Great! Now we complete the same procedure for the other coordinate.

$\displaystyle{\left(\frac{y-1}{m} \right) ^2 + y^2 = 1}$

$y^2-2y+r^2+m^2y^2=m^2$

$(1+m^2)y^2-2y+(1-m^2)=0$

$y=\displaystyle{\frac{2 \pm \sqrt{4-4(1+m^2)(1-m^2)}}{2(1+m^2)}}$

$ y= \displaystyle{\frac{1 \pm m^2}{1+m^2}}$

Here we must choose $1-m^2$ for the numerator because otherwise things would simplify to $y=1$, and remember, (0,1) wasn't defined on our circle.

$\displaystyle{ \implies y=\frac{1-m^2}{1+m^2}}$

All this, in summary, provides the following function: $$f(x_0)=\displaystyle{ \left< \frac{-2m}{1+m^2}, \frac{1-m^2}{1+m^2} \right>}$$ which, after plugging in the fact that $m=-\frac{1}{x_0}$ provides...

$$f(x_0)=\displaystyle{ \left< \frac{2x_0}{{x_0}^2+1}, \frac{{x_0}^2-1}{{x_0}^2+1} \right>}$$

And there we have it, any point $x_0$ on the real number line can be mapped to the point $f(x_0)$ on our circle of radius $1$! :)

Now the inverse of our above function, which goes from $\mathbb{S} \backslash \{ (0,1) \} \to \mathbb{R}$ is the stereographic projection, projecting the circle to the real number line.

Try to find the function, which we'll call $g: \mathbb{S} \backslash \{ (0,1) \} \to \mathbb{R}$ yourself.

I'll put the answer below in a spoiler.

It's found as follows: the slope, since we don't have $x_0$, is now given by $\displaystyle{m=\frac{1-y_c}{-x_c}}$. Solving $y=mx+1$ for $x_0$ is done by substituting $y=0$ then some algebra, giving $\displaystyle{x_0 = f^{-1}(x_0) = g(x_c, y_c) = \frac{x_c}{y_c -1}}$.

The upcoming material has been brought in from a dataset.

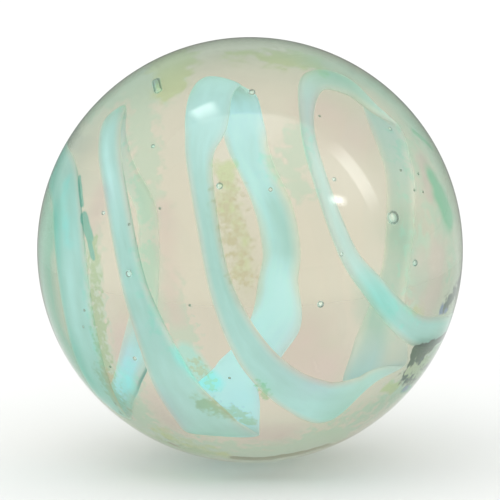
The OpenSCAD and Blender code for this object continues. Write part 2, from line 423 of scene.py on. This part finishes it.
def long_bubble():
    """A round bar with ball ends, along Z: a ball whose upper and lower halves are drawn apart. It
    leans about Y, goes out to lie under the skin, and is turned to its height and side."""
    points, faces = globe(BUBBLE_RINGS, BUBBLE_SIDES)
    points = points*LONG_W/2
    points[:, 2] += np.sign(points[:, 2])*(LONG_L - LONG_W)/2
    lean, side, height = (radians(angle) for angle in (LONG_LEAN, LONG_SIDE, LONG_HEIGHT))
    x, y, z = points.T
    x, z = x*cos(lean) + z*sin(lean), z*cos(lean) - x*sin(lean)
    y = y - (BALL_R - BUBBLE_COVER - LONG_DEEPER - LONG_W/2)
    y, z = y*cos(height) + z*sin(height), z*cos(height) - y*sin(height)
    x, y = x*cos(side) - y*sin(side), x*sin(side) + y*cos(side)
    return np.stack([x, y, z], -1), inside_out(faces)


def patch_amount(points, patches):
    """How much of one kind of patch each point has: its strength times exp(-(d/w)^2), where d is the
    distance to the patch's middle line on a ball of radius 1 and w its half width; the most counts."""
    place = unit(points)
    most = np.zeros(len(points))
    for side_a, height_a, side_b, height_b, width, strength in patches:
        a, b = direction(side_a, height_a), direction(side_b, height_b)
        share = np.clip((place - a) @ (b - a)/max((b - a) @ (b - a), 1e-6), 0, 1)
        away = np.linalg.norm(place - a - share[:, None]*(b - a), axis=1)
        most = np.maximum(most, strength*np.exp(-(away/radians(width))**2))
    return most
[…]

Also note, by finding the inverse of our above function you've also shown that a circle of radius $1$ has "as many elements" as the real number line ($\mathbb{S} \backslash \{ (0,1) \} \cong \mathbb{R}$) :)

Answer 2

Generally, a projection map "projects" elements onto a lower dimensional subspace which is a product of some subset of those sets. For example, consider the map $(x,y) \mapsto x$ from $\mathbb{R}\times\mathbb{R} \to \mathbb{R}$, which projects onto the first coordinate. If you were to express this graphically, you would see that you can take any point and project it vertically onto its $x$-coordinate, almost as if it were the "shadow" of the point along this vertoca; line.